Lange did it in photographs -- women keeping house in ragged tents, men at the wheel of cars packed with all they owned.
Taylor, a lesser-known labor economist, did it in writings and speeches that appealed to a nation's compassion amid the Depression.
Their work is the subject of a new book by Jan Goggans, an assistant professor of literature at the University of California at Merced.
The book, "California on the Breadlines: Dorothea Lange, Paul Taylor and the Making of a New Deal Narrative," describes the professional and romantic passions that drove these two people.
"She saw things as an artist, as a portrait photographer, and he saw things through labor economics and history," Goggans said in an interview last week. "When they combined these, it was riveting."
Lange is known best for "Migrant Mother," her photo of a beleaguered woman with three of her children in a Central Coast pea field in 1936. This woman, Florence Thompson, arrived in California before the Dust Bowl but nonetheless came to embody the farmworkers' plight. She later lived in Modesto.
During the 1930s, more than a quarter of a million people came to California from Oklahoma and nearby states wracked by drought and poverty. About 70,000 of them ended up in the San Joaquin Valley. Many of them faced continued hardship as they moved from farm to farm seeking work.
At the time, Lange had a portrait studio in San Francisco and Taylor taught at UC Berkeley. Their lives merged in a Roosevelt administration project that documented the migrants' struggle. They married in 1935 and four years later produced a book called "An American Exodus: A Record of Human Erosion."
They advocated for habitable federal camps in the near term and for long-term efforts to help the migrants buy land.
"Are these people Riff-Raff?" Taylor asked in a speech quoted by Goggans. "Are they the unmitigated 'moochers' that some declare? Are they an 'invading horde of idle,' as the newspapers call them? After having seen hundreds of them all the way from Yuma to Marysville, I cannot subscribe to this view. These people are victims of dust storms, of drought which preceded the dust, of protracted depression which preceded the drought."
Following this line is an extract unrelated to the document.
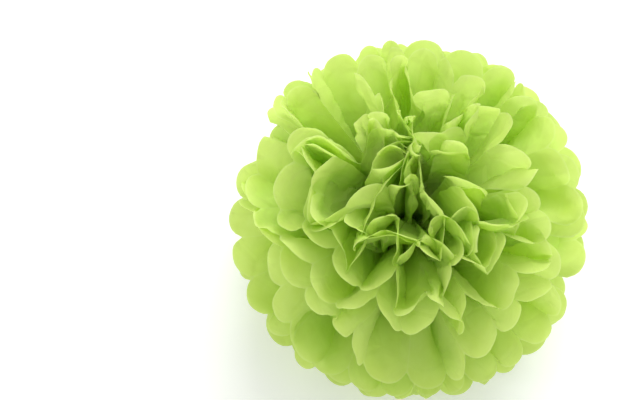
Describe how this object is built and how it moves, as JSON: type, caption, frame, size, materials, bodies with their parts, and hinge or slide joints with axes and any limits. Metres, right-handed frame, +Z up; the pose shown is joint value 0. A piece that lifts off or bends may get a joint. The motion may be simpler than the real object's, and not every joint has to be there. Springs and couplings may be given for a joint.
{
  "type": "tissue paper pom pom",
  "caption": "Round layered ball of pleated tissue sheets with scalloped petal ends, gathered at the middle by a ribbon tie and resting on its lower petals.",
  "frame": {"origin": "centre of the footprint on the floor, under the tie", "axes": "+Z up through the tie; Y along the sheets' length at the tie; X along the seam between the half fans"},
  "size_m": [0.3066, 0.302, 0.2473],
  "materials": {
    "lime_tissue": "matte, slightly translucent",
    "white_satin": "satin"
  },
  "bodies": {
    "root": {"sheet_01": "lime_tissue", "sheet_02": "lime_tissue", "sheet_03": "lime_tissue", "sheet_04": "lime_tissue", "sheet_05": "lime_tissue", "sheet_06": "lime_tissue", "sheet_07": "lime_tissue", "sheet_08": "lime_tissue", "sheet_09": "lime_tissue", "sheet_10": "lime_tissue", "sheet_11": "lime_tissue", "sheet_12": "lime_tissue", "ribbon_tie": "white_satin"}
  },
  "joints": []
}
Lange spoke through her photos and their simple captions, such as this one for "Migrant Mother": "Destitute pea pickers in California. Mother of seven children. Age thirty-two. Nipomo, California."
Lange shot several pictures at a migrant camp in Westley, though none is in Goggans' book. Near Tracy, she photographed the disabled car of a family from Missouri. "Broke, baby sick and car trouble," the caption reads in part.
Goggans, a native of Woodland, said she became intrigued by Lange when she was a UC Davis graduate student researching the nearby Putah Creek area. She happened upon a 1960 photo essay by Lange about the fight to keep the town of Monticello from being wiped out by Lake Berryessa.
"I really fell in love with her," Goggans said. "I thought she would be pretty feisty."
The author said she enjoyed shining a light on Taylor, who is known mostly to academics. Later in life, he was a leader in the effort to put a 160-acre cap on federal water contracts.
Lange died in 1965, Taylor in 1984.
Goggans said she has a strong interest in sustainable agriculture and in carrying on the respect shown to migrant workers by the famed photographer and her economist husband.
"I think people need to think harder about their response to the people who are working to feed us," she said.